Bad Moms (R) A profane blast of fresh air compared with the pap that Hollywood usually serves up to older women. Mila Kunis stars as a 32-year-old Chicagoan who snaps under modern parenting culture’s impossible demands of mothers and stages her own rebellion with two other mothers (Kristen Bell and Kathryn Hahn) against a PTA president (Christina Applegate) who represents everything they hate. Writer-directors Jon Lucas and Scott Moore previously wrote The Hangover, and while I wish they’d let their moms cut loose like the guys in that series, they’ve got three brilliant and personable comic actresses on their side, with Hahn giving every scene of hers an electric charge. Also with Jada Pinkett Smith, Annie Mumolo, Emjay Anthony, Oona Laurence, David Walton, Jay Hernandez, Clark Duke, Wendell Pierce, J.J. Watt, and Wanda Sykes.

The BFG (PG) A Hook-level disaster from Steven Spielberg. This fantasy film based on Roald Dahl’s children’s book stars Ruby Barnhill as a London orphan who’s whisked away by a big friendly giant (Mark Rylance) and helps him keep his fellow giants from eating children. Like too many other cinematic Dahl adaptations, this one becomes bloated and lumbering, missing the small-scale, homespun charm of the original. The giant’s home is rendered without any sense of wonder, as is Dream Country where he goes to catch dreams to give to children, and the proceedings really go downhill when the giant comes out of hiding and visits the Queen of England (Penelope Wilton).  You expect better from Spielberg. Also with Rebecca Hall, Rafe Spall, Jemaine Clement, Ólafur Darri Ólafsson, and Bill Hader.

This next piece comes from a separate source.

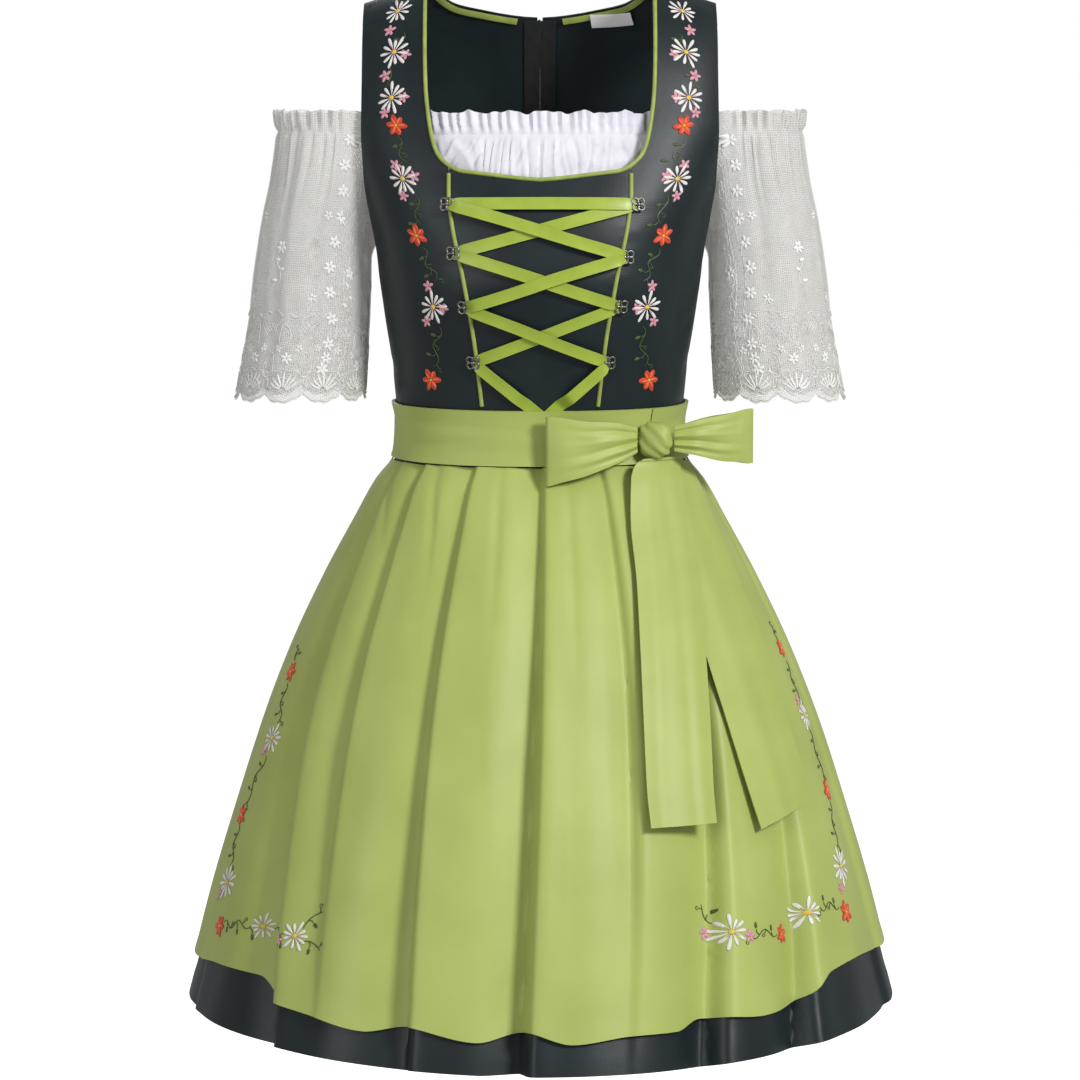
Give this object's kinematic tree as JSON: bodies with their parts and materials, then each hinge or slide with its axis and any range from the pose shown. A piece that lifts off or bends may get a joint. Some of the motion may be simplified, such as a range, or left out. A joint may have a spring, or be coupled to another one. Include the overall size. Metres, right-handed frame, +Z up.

Café Society (PG-13) Kristen Stewart’s dazzling performance is the best thing about Woody Allen’s latest. She plays a secretary and secret lover to a high-powered 1930s Hollywood agent (Steve Carell), only to be torn between him and his nephew (Jesse Eisenberg) who’s visiting California from the Bronx. Cast well against type as a bright, snappy, worldly wise operator, Stewart brings notes of softness and vulnerability to the role that other actresses might not thnk to bring. She’s cast opposite Eisenberg for a third time, and they seem delighted in each other as ever, but Allen loads down his movie with too many extraneous subplots and dead ends. What’s supposed to be a tender little romance of missed connections gets lost, and Stewart’s marvelous performance is wasted. Also with Blake Lively, Corey Stoll, Anna Camp, Ken Stott, Jeannie Berlin, Sheryl Lee, and Parker Posey.

Captain Fantastic (R) Viggo Mortensen stars in this comedy as a hippie father of six in the rural Pacific Northwest whose unorthodox parenting style is forced to confront the outside world. Also with George MacKay, Samantha Isler, Annalise Basso, Nicholas Hamilton, Steve Zahn, Kathryn Hahn, Missi Pyle, and Frank Langella.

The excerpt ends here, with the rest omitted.